# Task 2: Company Name Matcher

## Loading Data

In [4]:
# Load the Pandas libraries with alias 'pd' 
import pandas as pd 

# Read company names from the database 
company_names_database = pd.read_csv("data/company_name_matcher_data_esg_db.csv") 

# Read file you want to compare with
company_names_uploaded = pd.read_csv("data/company_name_matcher_data_3.csv")

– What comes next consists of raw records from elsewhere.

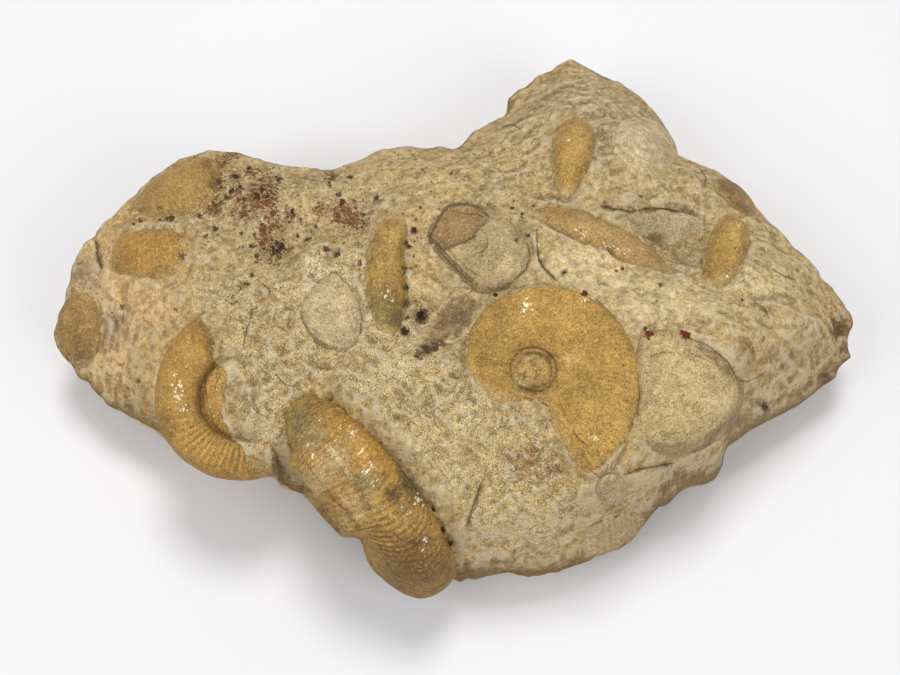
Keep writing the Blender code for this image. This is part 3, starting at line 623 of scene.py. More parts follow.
# ------------------------------------------------------------------ shells seen by their outline
# ring: the outline in the picture; rise: how far the middle stands out, mm;
# sink: how far the stone's edge drops at the outline; long: bearing of the growth axis
SHELLS = {
    "ammonite_back_far": dict(
        ring=[(566, 120), (578, 118), (589, 123), (593, 135), (592, 149), (587, 166), (580, 181),
              (571, 196), (562, 200), (557, 188), (556, 172), (555, 152), (558, 134)],
        rise=2.4, deep=4.5, long=80, kind="keel"),
    "ammonite_back_band": dict(
        ring=[(538, 212), (545, 207), (556, 207), (570, 210), (595, 220), (612, 226), (626, 232),
              (640, 240), (653, 249), (665, 260), (669, 269), (658, 273), (641, 266), (622, 253),
              (606, 249), (590, 244), (574, 238), (560, 233), (548, 226), (539, 219)],
        rise=2.2, deep=4.2, long=-25, kind="keel"),
    "ammonite_back_right": dict(
        ring=[(726, 215), (738, 214), (746, 220), (747, 234), (745, 250), (738, 267), (730, 281),
              (717, 284), (704, 278), (703, 264), (709, 248), (714, 233), (719, 221)],
        rise=2.4, deep=4.5, long=66, kind="keel"),
    "ammonite_back_middle": dict(
        ring=[(390, 216), (402, 216), (408, 226), (404, 240), (402, 258), (402, 275), (406, 290),
              (408, 303), (402, 318), (398, 332), (386, 333), (376, 322), (370, 306), (367, 285),
              (368, 263), (372, 243), (379, 227)],
        rise=2.8, deep=4.8, long=93, kind="keel"),
    "ammonite_flank_left": dict(
        ring=[(121, 236), (134, 232), (152, 230), (172, 231), (185, 236), (187, 248), (181, 260),
              (174, 272), (161, 280), (148, 276), (130, 274), (114, 273), (109, 264), (113, 250)],
        rise=1.5, deep=4.0, long=3, kind="plate"),
    "ammonite_back_corner": dict(
        ring=[(131, 205), (142, 192), (156, 179), (172, 168), (190, 160), (208, 157), (218, 164),
              (220, 178), (215, 191), (207, 203), (195, 213), (178, 217), (160, 217), (142, 214)],
        rise=2.2, deep=5.2, long=30, kind="plate"),
    "ammonite_scrap_right": dict(
        ring=[(715, 180), (724, 179), (736, 184), (747, 194), (755, 205), (755, 214), (746, 216),
              (735, 208), (724, 197), (716, 189)],
        rise=1.6, deep=3.8, long=-44, kind="plate"),
    "ammonite_knob_left": dict(
        ring=[(57, 326), (60, 310), (68, 298), (80, 292), (92, 298), (98, 312), (99, 330),
              (96, 348), (88, 362), (76, 366), (65, 356), (59, 342)],
        rise=2.0, deep=5.0, long=82, kind="plate"),
    "shell_tilted": dict(
        ring=[(448, 206), (462, 204), (477, 206), (488, 207), (500, 216), (515, 227), (525, 240),
              (529, 254), (526, 266), (514, 278), (497, 289), (482, 290), (472, 284), (460, 273),
              (447, 261), (436, 247), (430, 237), (437, 221)],
        rise=1.3, deep=4.2, long=-14, kind="valve"),
    "shell_oval_left": dict(
        ring=[(334, 271), (343, 281), (353, 294), (360, 310), (361, 326), (356, 339), (344, 349),
              (331, 347), (316, 339), (306, 326), (302, 312), (306, 297), (317, 284), (328, 276)],
        rise=0.65, deep=3.6, long=-76, kind="flatvalve", flatten=0.6),
    "shell_round_right": dict(
        ring=[(643, 342), (655, 336), (671, 335), (690, 340), (708, 349), (724, 361), (736, 375),
              (740, 390), (736, 405), (726, 420), (711, 433), (693, 443), (675, 447), (656, 443),
              (643, 432), (640, 412), (642, 390), (641, 364)],
        rise=0.65, deep=3.2, long=-62, kind="flatvalve", flatten=0.80),
    "shell_dark_hollow": dict(
        ring=[(461, 291), (472, 292), (484, 297), (480, 313), (470, 328), (458, 338), (444, 346),
              (428, 352), (414, 355), (421, 341), (431, 326), (440, 310), (449, 299)],
        rise=0.3, deep=3.2, long=40, kind="dark"),
    "shell_dome_far": dict(
        ring=[(612, 136), (619, 125), (632, 118), (648, 118), (662, 125), (671, 136), (674, 150),
              (670, 163), (659, 171), (643, 172), (628, 164), (616, 152)],
        rise=1.7, deep=4.5, long=-50, kind="dome"),
    "shell_lens_hollow": dict(
        ring=[(628, 221), (640, 215), (655, 213), (672, 214), (688, 216), (699, 222), (697, 231),
              (684, 237), (666, 240), (648, 239), (634, 232)],
        rise=0.4, deep=3.0, long=0, kind="dark"),
    "shell_ribbed_front": dict(
        ring=[(582, 545), (588, 533), (600, 525), (616, 520), (632, 518), (645, 521), (643, 532),
              (632, 542), (616, 548), (598, 551), (586, 551)],
        rise=1.2, deep=3.0, long=24, kind="ribbed"),
    "shell_small_front": dict(
        ring=[(596, 489), (600, 479), (610, 474), (621, 478), (627, 487), (624, 498), (614, 504),
              (602, 501)],
        rise=1.5, deep=3.0, long=0, kind="smooth"),
}

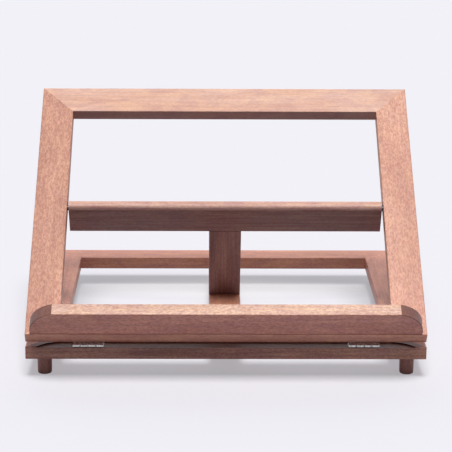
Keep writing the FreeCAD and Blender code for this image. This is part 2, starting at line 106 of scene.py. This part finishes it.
# Metals: their colours, what a stain leaves of them, how the clouds vary the roughness, and the brushing.
ZINC = (0.57, 0.555, 0.545)
WORN_ZINC = (0.58, 0.55, 0.50)
DARK_STEEL = (0.14, 0.14, 0.145)
STAIN = 0.55
STEEL_GLOSS_LIMITS = (0.25, 0.75)
STEEL_GLOSS_SPREAD = (-0.06, 0.08)
BRUSHING_DEPTH = 0.00005

# How far each step of a seed moves a piece through the wood, in metres.
SEED_STEP = (0.37, 0.11, 0.23)

# Tones of the stained beech, each with its light and its dark, in linear light. No two boards look alike.
CREAM = ((0.76, 0.490, 0.370), (0.65, 0.405, 0.300))
HONEY = ((0.77, 0.505, 0.400), (0.71, 0.418, 0.305))
PEACH = ((0.73, 0.390, 0.280), (0.63, 0.315, 0.225))
ROSE = ((0.64, 0.325, 0.222), (0.51, 0.238, 0.162))
CLAY = ((0.71, 0.345, 0.245), (0.60, 0.285, 0.200))
RUST = ((0.77, 0.375, 0.270), (0.65, 0.310, 0.220))
SHELL = ((0.70, 0.430, 0.345), (0.60, 0.355, 0.285))
BROWN = ((0.46, 0.228, 0.165), (0.25, 0.118, 0.090))
DUSK = ((0.66, 0.385, 0.300), (0.46, 0.250, 0.195))
AMBER = ((0.56, 0.265, 0.175), (0.47, 0.215, 0.140))
UMBER = ((0.33, 0.155, 0.115), (0.25, 0.112, 0.085))

# Tints that multiply a tone: in blotches, on end grain, and, as painted shade, on the shaded side of a piece.
GOLD = (1.07, 1.04, 0.97)
PINK = (0.94, 0.87, 0.91)
END_LIGHT = (0.39, 0.30, 0.31)
END_DARK = (0.26, 0.18, 0.195)
# Painted shade: darker tints for the shaded sides of the ledge, the prop, the top rail and the recess in the
# base's front rail.
PAINTED_SHADE_LEDGE = (0.94, 0.66, 0.67)
PAINTED_SHADE_PROP = (0.58, 0.59, 0.67)
PAINTED_SHADE_RAIL = (0.70, 0.72, 0.88)
PAINTED_SHADE_RECESS = (0.62, 0.76, 0.80)

# How a piece is cut from the wood: its slope and grain, how strong its flecks, streaks and blotches are,
# and the painted shade for the side that lies in shade, where it has one. Sides are seen with the piece
# level.
FRONT = (0.0, -1.0, 0.0)
TOP = (0.0, 0.0, 1.0)
UNDERSIDE = (0.0, 0.0, -1.0)
Cut = namedtuple("Cut", "slope along_x mottle streaks blotch deep_side deep")
RAIL = Cut(slope=0.0, along_x=True, mottle=1.0, streaks=1.0, blotch=1.0, deep_side=FRONT, deep=None)
SIDE = RAIL._replace(along_x=False)
EASEL = RAIL._replace(slope=EASEL_SLOPE)
STILE = EASEL._replace(along_x=False, streaks=0.6, blotch=0.6)
PROP = RAIL._replace(slope=PROP_SLOPE, deep_side=UNDERSIDE, deep=PAINTED_SHADE_PROP)
RECESSED = RAIL._replace(deep_side=TOP, deep=PAINTED_SHADE_RECESS)
FOOT = SIDE._replace(slope=FOOT_SLOPE)

# Each wooden piece's seed, tones and cut.
PIECES = {
    "easel_top_rail": (14, HONEY, EASEL._replace(mottle=0.6, streaks=0.7, deep=PAINTED_SHADE_RAIL)),
    "easel_bottom_rail": (16, CLAY, EASEL),
    "easel_left_stile": (32, ROSE, STILE._replace(mottle=2.2)),
    "easel_right_stile": (14, PEACH, STILE._replace(mottle=2.0)),
    "ledge": (14, CREAM, EASEL._replace(mottle=2.0, deep=PAINTED_SHADE_LEDGE)),
    "prop_crossbar": (12, SHELL, PROP._replace(streaks=1.7)),
    "prop_post": (17, DUSK, PROP._replace(along_x=False, streaks=1.5)),
    "base_front_rail": (16, BROWN, RECESSED._replace(streaks=2.0, mottle=1.8)),
    "base_back_rail": (17, RUST, RAIL),
    "base_left_rail": (21, RUST, SIDE),
    "base_right_rail": (19, RUST, SIDE),
    "rack_board": (12, AMBER, SIDE),
    "foot_back_left": (13, UMBER, FOOT),
    "foot_back_right": (14, UMBER, FOOT),
    "foot_front_left": (15, UMBER, FOOT),
    "foot_front_right": (16, UMBER, FOOT),
}


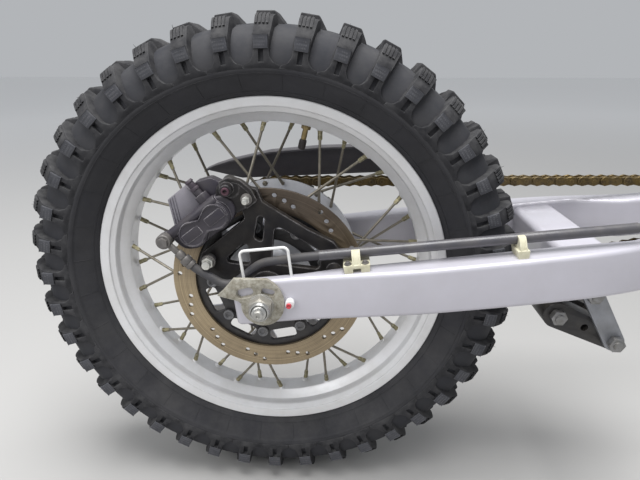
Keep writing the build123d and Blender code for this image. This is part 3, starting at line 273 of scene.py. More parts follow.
def dust_group() -> Tree:
    """Dust that settles in patches, most on what faces up."""
    group = Group("Dust", {"Vector": (VECTOR, None), "Color": (COLOR, None), "Dust": (COLOR, None),
                           "Amount": (FLOAT, 0.3), "Scale": (FLOAT, 30.0)}, {"Color": COLOR, "Mask": FLOAT})
    tree, given = group.tree, group.given
    facing = add_node(tree, "SeparateXYZ", {0: add_node(tree, "TexCoord").outputs["Normal"]})
    upward = stretch(tree, facing.outputs["Z"], -0.4, 0.9, 0.25)
    patch = stretch(tree, noise(tree, given["Vector"], given["Scale"], 8.0, 0.7), 0.36, 0.68)
    mask = maths(tree, "MULTIPLY", maths(tree, "MULTIPLY", upward, patch), given["Amount"], clamp=True)
    return group.give(Color=blend(tree, mask, given["Color"], given["Dust"]), Mask=mask)


def wear_and_highlight_group() -> Tree:
    """Edges turned to another colour, broken up by a noise: rubbed wear on most finishes, painted highlight
    on the bracket casting.
    """
    group = Group("Edge wear", {"Vector": (VECTOR, None), "Color": (COLOR, None), "WornAndHighlight": (COLOR, None),
                                "Amount": (FLOAT, 0.5), "Radius": (FLOAT, 0.001)},
                  {"Color": COLOR, "Mask": FLOAT})
    tree, given = group.tree, group.given
    rounded_off = add_node(tree, "Bevel", {"Radius": given["Radius"]}, samples=4).outputs[0]
    true_normal = add_node(tree, "NewGeometry").outputs["Normal"]
    aligned = add_node(tree, "VectorMath", {0: rounded_off, 1: true_normal}, operation="DOT_PRODUCT")
    edge = stretch(tree, aligned.outputs["Value"], 0.995, 0.86)
    broken = stretch(tree, noise(tree, given["Vector"], 90.0, 6.0, 0.7), 0.35, 0.6)
    mask = maths(tree, "MULTIPLY", maths(tree, "MULTIPLY", edge, broken), given["Amount"], clamp=True)
    return group.give(Color=blend(tree, mask, given["Color"], given["WornAndHighlight"]), Mask=mask)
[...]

## Setting parameter for algorithm

Here you can define how many similar words you want to search for in the ESG database.

In [5]:
#number of similar company names you want to search in database
n = 2;

## Enter a company name and compare to ESG database

In this section you can change the value of the variable 'your_company_name' and run the algo to search similar companies.

In [6]:
#enter the company name
your_company_name = "Adobe Inclusive"

For the search and compare algorithm the phyton library fuzzywuzzy is used. It uses Levenshtein distance to calculate the differences between sequences of letters. It is a technique of finding strings that match a pattern approximately (rather than exactly). 
Therefore, it uses a similarity score (0-100) which means the higher this score the more similar are the two strings. It is printed out in every result below, so it is easier to understand the comparison.

In [7]:
#Search for similar company names
from fuzzywuzzy import fuzz
from fuzzywuzzy import process

output = process.extract(your_company_name, company_names_database['name_'].to_list(),limit = n)
print('Your company name: ' + '\033[1m'+  your_company_name + '\033[0m')
print('Number of most similar names you want to search for: ' + '\033[1m' + str(n) + '\033[0m')
print('Founded similair company names in ESG database: '+ '\033[1m' + ''.join(map(str, output))+ '\033[0m')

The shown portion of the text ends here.